A CONVICTED paedo raked in $722million thanks to the world’s biggest Bitcoin scam, according to a report.
The accusation comes as four men have been nabbed by US authorities in connection with the dodgy cryptocurrency mining scheme.
But questions have been raised about a fifth man - Russ Medlin - a pervert at the helm of BitClub Network, the cryptocurrency firm under investigation in America.
US Attorney Craig Carpenito alleged that his four arrested BitClub colleagues had "used the complex world of cryptocurrency to take advantage of unsuspecting investors.
“What they allegedly did amounts to little more than a modern, high-tech Ponzi scheme that defrauded victims of hundreds of millions of dollars.
"Working with our law enforcement partners here and across the country, we will ensure that these scammers are held to account for their crimes.”
Matthew Brent Goettsche, 37, of Lafayette, Colorado, and Jobadiah Sinclair Weeks, 38, of Arvada, Colorado, are charged by indictment with conspiracy to commit wire fraud.
Goettsche, Weeks, and Joseph Frank Abel, 49, of Camarillo, California, are charged with conspiracy to offer and sell unregistered securities.
A fourth defendant, Silviu Catalin Balaci, has been arrested in Germany.
But an unnamed fifth defendant "remains at large, and their identity remains under seal," said Mr Carpenito.
However, a report by The Daily Beast points out that Medlin is one of the firm's "only leaders not facing federal charges".
The website says that Medlin, "a convicted sex offender for child porn and sexual assault of a minor under 14, sat at BitClub Network's head".
While BitClub Network (BCN) "made sky-high profits, customers lost so much money that at least one lodged death threats against the company".
According to an online petition launched to warn people off investing in the cryptocurrency, investors were being “offered fake, non-existent profits.
“They promise ridiculous returns of 20%, 40%, 100% and 200% in a matter of days.”
However, those asking for a withdrawal are given “excuses such as malware attack, and will ask you to upgrade your account, which will cost you $1,500".
According to documents filed in this case and statements made in court, from April 2014 until December 2019, the defendants operated BitClub Network.
It's described as a "fraudulent scheme that solicited money from investors in exchange for shares of purported cryptocurrency mining pools and rewarded investors for recruiting new investors."
Paul Delacourt, Assistant Director in charge of the FBI’s Los Angeles office, said: "The defendants allegedly made hundreds of millions of dollars by continuing to recruit new investors over several years while spending victims' money lavishly.”

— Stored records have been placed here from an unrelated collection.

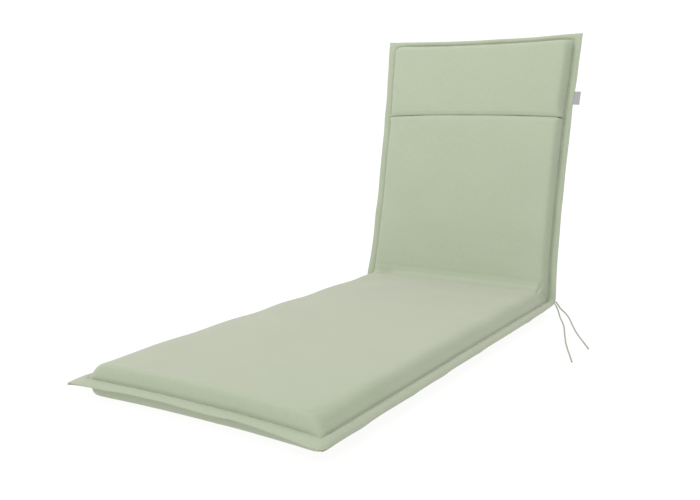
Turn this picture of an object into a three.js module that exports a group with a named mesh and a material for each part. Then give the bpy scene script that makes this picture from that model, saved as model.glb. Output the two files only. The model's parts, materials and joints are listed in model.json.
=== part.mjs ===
// A sun lounger cushion, bent as it lies on a lounger: the seat flat, the back raised.
// It is one long filled pad of two sewn panels, with a flat stitched border all round
// and one sewn channel under the headrest. A woven tab is sewn into the border beside
// the headrest, and two tie cords are sewn to the border at the fold.
//
// Millimetres, +Z up. The origin is the middle of the seat's flat underside.
// The foot end is towards -Y, and the back rises at +Y.
//
// The pad is drawn first as a flat pattern. "across" runs over the width, and "along"
// over the length from the fold: negative on the seat, positive on the back.

import * as THREE from "three";

const { degToRad, lerp, smoothstep } = THREE.MathUtils;

// The pad
const WIDTH = 600;
const SEAT_LENGTH = 1136;
const BACK_LENGTH = 734;
const BACK_ANGLE = degToRad(79.4);
const FRONT_HEIGHT = 32; // filling in front of the border's plane
const REAR_DEPTH = 36; // filling behind it
const FACE_RISE = 3; // the middle of a face, above its sides
const RISE_START = 4; // the higher, the nearer to full height the rise starts
const MIDDLE_FLATNESS = 2.5; // the higher, the later the middle falls to the sides
const FOOT_THINNING = 0.06; // the front is lower at the foot by this share
const FOOT_THINNING_REACH = 420;
const FACE_CORNER = 36;

// How far in from the seam the rings of the two shoulders lie. The last is the face's.
const FACE_INSET = 30;
const FRONT_RINGS = [3.5, 7.5, 12, 18, FACE_INSET];
const REAR_RINGS = [1.4, 5, 11, 21, FACE_INSET];

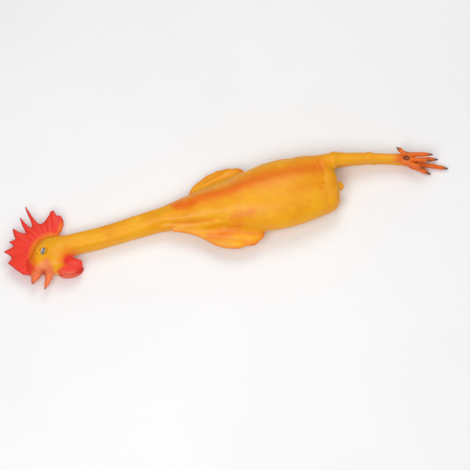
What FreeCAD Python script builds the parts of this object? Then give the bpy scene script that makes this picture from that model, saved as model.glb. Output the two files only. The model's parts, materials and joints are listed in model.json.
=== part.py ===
import FreeCAD, Part
import Sketcher
import math
import os

# Rubber chicken, lying on its right side on the floor.
# +X runs from the torso to the feet, the head is toward -X, +Z is up.
# The origin is the centre of the flat patch on which the torso rests.

Vector = FreeCAD.Vector
Placement = FreeCAD.Placement
Rotation = FreeCAD.Rotation

SIZES = {
    "skin": 2.2,                 # wall of the hollow latex casting
    "body_half_width": 50.5,     # widest part of the torso, across
    "body_half_height": 33.0,    # widest part of the torso, upright
    "neck_radius": 16.0,
    "neck_twist_ball": 13.2,
    "neck_setback": 12.0,        # rim to pivot, where the neck swings
    "twist_setback": 2.0,
    "head_setback": 13.5,
    "head_radius": 29.0,
    "head_half_thickness": 18.8,
    "muzzle_radius": 14.5,
    "thigh_root_radius": 15.0,
    "thigh_end_radius": 9.5,
    "drumstick_radius": 8.4,
    "drumstick_end_radius": 7.2,
    "hip_setback": 7.5,
    "shank_radius": 6.8,
    "shank_end_radius": 6.2,
    "hock_setback": 5.3,
    "ankle_ball": 5.8,
    "ankle_setback": 4.8,
    "palm_radius": 8.6,
    "palm_thickness": 8.0,
    "vent_half_length": 4.5,
    "vent_half_width": 3.5,
    "toe_radius": 3.6,
    "toe_end_radius": 2.7,
    "toe_clearance": 0.5,
    "claw_length": 8.0,
    "claw_tip_radius": 0.7,
    "comb_thickness": 5.0,
    "comb_beak_room": 12.4,
    "comb_gap": 0.8,
    "wing_thickness": 8.0,
    "wing_gap": 2.6,
    "jaw_gap": 2.4,
    "wattle_half_length": 18.5,
    "wattle_half_width": 9.0,
    "wattle_half_thickness": 2.8,
    "wattle_gap": 1.4,
    "eye_half_length": 5.8,
    "eye_half_width": 3.3,
    "eye_half_thickness": 2.4,
    "tail_radius": 9.0,
}

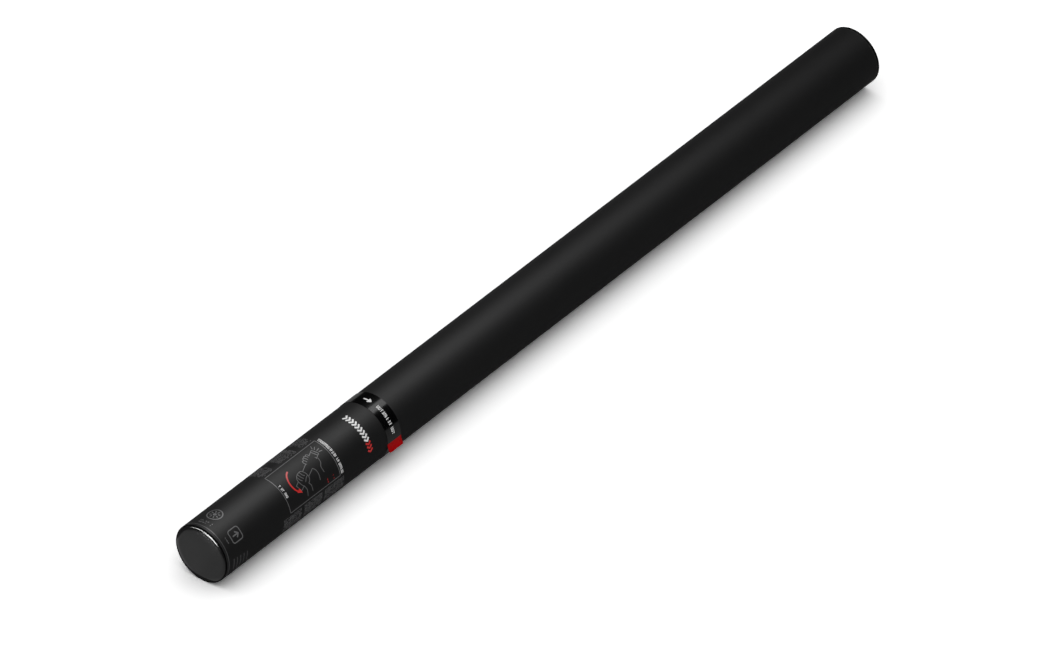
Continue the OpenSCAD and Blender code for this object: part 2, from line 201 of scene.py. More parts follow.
class PopperStageSettings(PropertyGroup):
    """The floor, the lamps and the camera"""

    aim: FloatVectorProperty(
        name="Aim",
        description="Point in the middle of the picture",
        default=(0.38600, -0.00293, -0.01717),
        unit="LENGTH",
    )
    turn: angle("Turn", "Direction of the camera's look, from +X towards +Y", 38.632)
    drop: angle("Drop", "How far the camera looks down", 37.720)
    distance: length("Distance", "Camera to aim", 13.9607, 100)
    lens: number("Lens", "Focal length in millimetres", 625.577, 1)
    floor_size: length("Floor Size", "Side of the floor", 160, 1000)
    dome: number("Dome", "Light that the open floor gets from the sky", 0.88)
    dome_rise: number("Dome Rise", "How much the sky brightens towards the zenith", 1.5)
    floor_white: number("Floor White", "How white the floor shows to the camera", 1.36)
    floor_mirror: number("Floor Mirror", "How white the floor shows in the part's gloss", 0.2)
    top_light: number("Top Light", "Power of the lamp over the grip", 22.0)
    streak: number("Streak", "Power of the softbox that the seal mirrors", 0.8)
    rim_light: number("Rim Light", "Power of the lamp that the base shoulder mirrors", 1.35)
    near_light: number("Near Rim Light", "Power of the lamp for its lower end", 0.3)
    face_light: number("Face Light", "Power of the lamp that the base face mirrors", 0.0078)


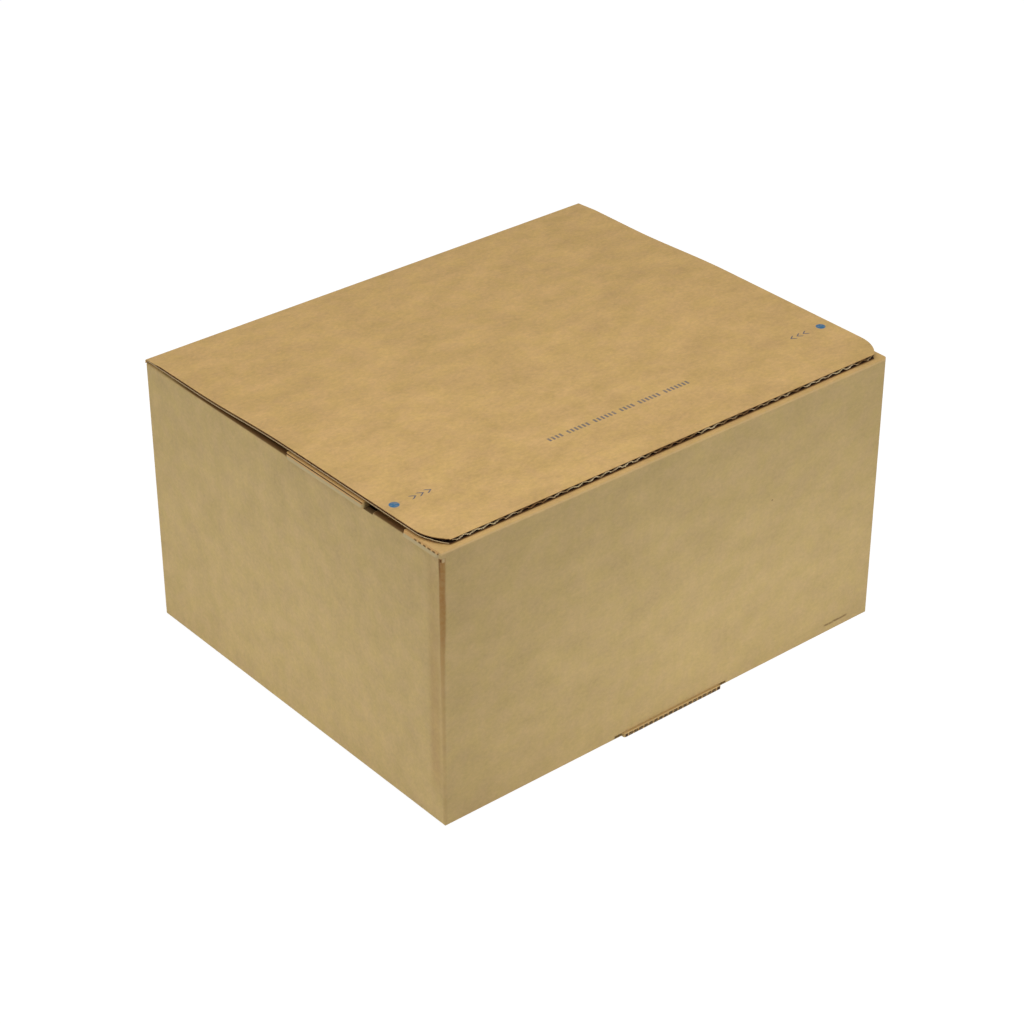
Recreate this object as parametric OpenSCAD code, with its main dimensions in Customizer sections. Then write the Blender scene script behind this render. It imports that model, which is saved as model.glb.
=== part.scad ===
// Folding shipping box: one die-cut sheet of single-wall corrugated board.
// The walls, floor, dust flaps and closing flap stay folded together. The lid turns on its crease.
// Lengths are in millimetres. X runs along the front, the front faces -Y, and the box stands on z = 0.

/* [Box] */
// Outside width, along the front
box_w = 266; // [200:1:400]
// Outside depth, from the front face to the back face
box_d = 221; // [205:1:350]
// Height of the dust flaps' upper face above the ground
flap_z = 139.4; // [60:0.1:250]
// Outer radius of a folded edge
fold_r = 1.5; // [0.5:0.1:2.5]

/* [Board] */
// Thickness of the board
board_t = 3; // [2.6:0.1:4]
// Thickness of each facing paper
liner_t = 0.35; // [0.2:0.05:0.5]
// Thickness of the wavy paper between them
medium_t = 0.3; // [0.2:0.05:0.4]
// Distance from one wave to the next
flute_pitch = 6.6; // [6:0.1:8]
// Air between two flaps that lie on each other
lay_gap = 0.1; // [0.05:0.05:0.3]

/* [Lid] */
// Distance of the lid's cut edge behind the front face
lid_setback = 2.6; // [0:0.1:8]
// Overhang of the lid past each end wall, below zero where the lid is narrower than the box
lid_overhang = 0.4; // [-1:0.1:2]
// Distance of the lid's middle to the right of the box's
lid_shift = 0.5; // [-1:0.1:1]
// Radius of the arcs that round the lid's two front corners
lid_corner_r = 20; // [8:0.5:25]
// Distance that these arcs would still reach past the lid's front edge, which cuts them off at a corner
lid_corner_past = 4.7; // [0:0.1:6]
// Length over which the lid bends up on to the closing flap
lid_bend_l = 70; // [30:1:75]
// Thickness lost where the board is crushed by the lid's crease
crease_crush = 0.8; // [0.2:0.1:1.2]
// Length of the crushed strip beside the crease
crease_l = 14; // [6:1:17]

/* [Closing flap] */
// Length of the closing flap, from the front face to its free edge
closing_l = 108.5; // [80:0.5:112]
// Length of its full-width root beside the front fold
root_l = 24.4; // [12:0.2:30]
// Play between the neck behind the root and the end wall's ridge
neck_play = 0.6; // [0.4:0.1:3]
// Distance from the front face to the ears at the flap's ends
ear_start = 53; // [42:0.5:60]
// Radius of the ears' corners
ear_r = 2; // [1:0.5:4]
// Distance that the lower edge of the flap's slanting ends stands out of the end walls
end_proud = 0.9; // [0:0.1:1.5]

/* [Dust flaps] */
// Width of the opening left between the two dust flaps
dust_opening = 90; // [50:1:120]
// Air between a dust flap's side edge and the back wall
dust_gap = 1.5; // [0.5:0.5:5]
// Length of the corner cut off each dust flap
dust_chamfer = 16; // [5:1:25]
// Height of the ridge that the fold raises along the end wall's top
ridge_h = 0.8; // [0.3:0.1:1.2]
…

The defendants were allegedly involved in a "sophisticated Ponzi scheme involving hundreds of millions of dollars that preyed upon investors all over the world".
This was a classic con game with a virtual twist; false promises of large returns for investing in the mining of Bitcoin.John Tafur, Special Agent
John Tafur, Special Agent in charge, IRS Criminal Investigation, Newark, added: “This was a classic con game with a virtual twist; false promises of large returns for investing in the mining of Bitcoin."
It's alleged that Goettsche discussed with his conspirators that their target audience would be “dumb” investors.
He referred to them as “sheep,” and said he was “building this whole model on the backs of idiots," according to the court documents.
The US Attorney alleges that "Goettsche, Weeks, and others obtained the equivalent of at least $722 million from BitClub Network investors."
Goettsche told one of his colleagues to "bump up the daily mining earnings starting today by 60 per cent".
He was warned it was "not sustainable" and "Ponzi territory".
Goettsche later emailed to suggest that Bitclub Network "drop mining earnings significantly starting now", so that he could “retire RAF!!! (rich as f***).”
The wire fraud conspiracy charge carries a maximum potential penalty of 20 years in prison, and a fine of up to $250,000.
The conspiracy to sell unregistered securities charge carries a maximum penalty of five years in prison and a fine up to $250,000.
The Sun Online attempted to phone BitClub in Iceland, but the line went dead.